It’s about Money – Hack the Hacker Using Deception!
About the Financial Sector
“Money” is one of the most driving motivations for adversaries to spend significant time on this sector. Advanced tooling, high pay-outs and a perimeter that has been redefined over the last year makes this sector very lucrative for targeted cyber-attacks.
Here are some of the attacks and its impact over the last few years
• Attacks against core banking infrastructure (like SWIFT) resulting in losses in the tune of hundreds of millions of dollars.
• Attacks against ATM and transaction processing infrastructure resulting in direct financial impact to end customers.
• Ransomware attacks that cripple operations leading to the erosion of trust and reputation when customers don’t get access to their money and information.
For the sector, investing in modern problem-solving approaches to security challenges is simply the cost of doing business.
Pain points
The financial sector is usually the first adopter of new approaches and technologies when it comes to Cyber Security. The reason for this is simple.
Given the importance of the financial sector for day-to-day existence, organisations look for every advantage they can bring to their security program.
Zensar technologies learnt from discussion with CISO’s that, it is not straight-forward and brings a lot key challenges with it:
- The Human behind the Adversary is ignored: All malware and cybercrime syndicates are built and driven by human beings. The lack of understanding of how adversaries operate tactically leads client to try to beat them technically and hacker always win.
- Passive Defences: Organisations have implemented signature and behavioural detection systems detects the threat when alert is triggered. New adversary tactics, such as hiding in plain sight and rescent supply chain attacks such as SolarWinds SUNBURST attack have highlighted those passive set-and-forget defensive technologies must be supplemented with proactive defensive measures.
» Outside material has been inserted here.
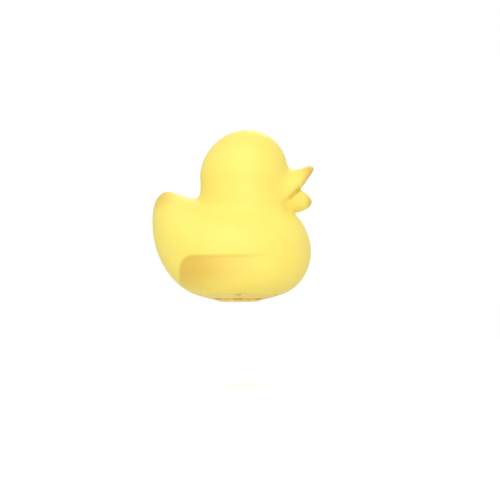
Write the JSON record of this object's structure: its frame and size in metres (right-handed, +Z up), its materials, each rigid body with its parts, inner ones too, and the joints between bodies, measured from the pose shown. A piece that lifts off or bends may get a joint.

- Data-Inefficiency: Financial organisations process hundreds of gigabytes of data searching for threats daily. Big data analytics has the drawback of presenting more anomalies than even most of the mature organisations can handle. We have moved from ignored alerts to ignored anomalies. There is a need to be more data-efficient with threat detection to detect threats that matter.
There you have it. Ignoring the tactical adversary allows hackers to dictate the terms of how financial Organization manages the threat detection program and defensive strategy. Bad guys innovate to take advantage of our weaknesses and usually succeed.
Take back the advantage with the deception
Deception disrupts how the adversary functions tactically. It does so by planting decoys.
What is a decoy?
A decoy is a fake system, user, application, credential, or software used to attract adversary attention. The decoy should never be interacted with any systems because nobody knows it exists. In an adversary engagement scenario, when the adversary interacts with a decoy, it generates an alarm.
Where can you place decoys?Everywhere.
• Perimeter
• Cloud
• Active Directory
• Network
• Endpoint
How Zensar’s Threat Deception powered by Smokescreen is helping Organizations?
- You only need to be right once:
Zensar can help Organizations to challenge the old saying that “defenders have to be right every time” with deception. A single alarm from deception can alert the presence of the adversary. It confuses attackers, fools them and makes their life difficult, In fact hack them back. Attacking just became costlier for the attacker.
- It delivers asymmetric Value:
Every decoy implementer is adding to network gives asymmetric value in threat detection when compared to the efforts invested in planting the decoy. Every triggered decoy lets implementer learn about the environment. Nothing is more valuable in cyber defence than knowing about environment activity better every day.
- It’s Active Defence:
MITRE released the Shield framework for defenders and a significant part of the framework is decoys and deception. It’s recognition of the fact that organization can no longer sit back and wait to react when bad things happen. Rather, Organization must proactively make changes to channel the adversary and disrupt the function. The difference between Passive and Active defence is being punched in the face by the attacker and then fighting back versus blocking the punch that was the target likely your face.
- It’s Data-Efficient
For every GB of telemetry Organization collects from other sources, deception data is measured in tens of MBs. A fraction, deception generates better data, not a big data. One solution for detecting the adversary is simply collecting better, high fidelity data.
Why there is need for Threat Deception?
• If Organization is lower on the security maturity scale, its asymmetric value delivery will protect you tomorrow.
• If Organization is higher on the maturity scale, its data efficiency will sharpen your existing security stack.
But perhaps most importantly, it’s unique because it anticipates where the adversary might go and implementer can actively smoke out a threat with something as simple as a decoy. As financial sector organisation that supports one of the most critical functions for the day-to-day existence of humanity, it’s imperative to adopt any approach that gives organization the advantage of when to defend and deception gives a clear, marked advantage.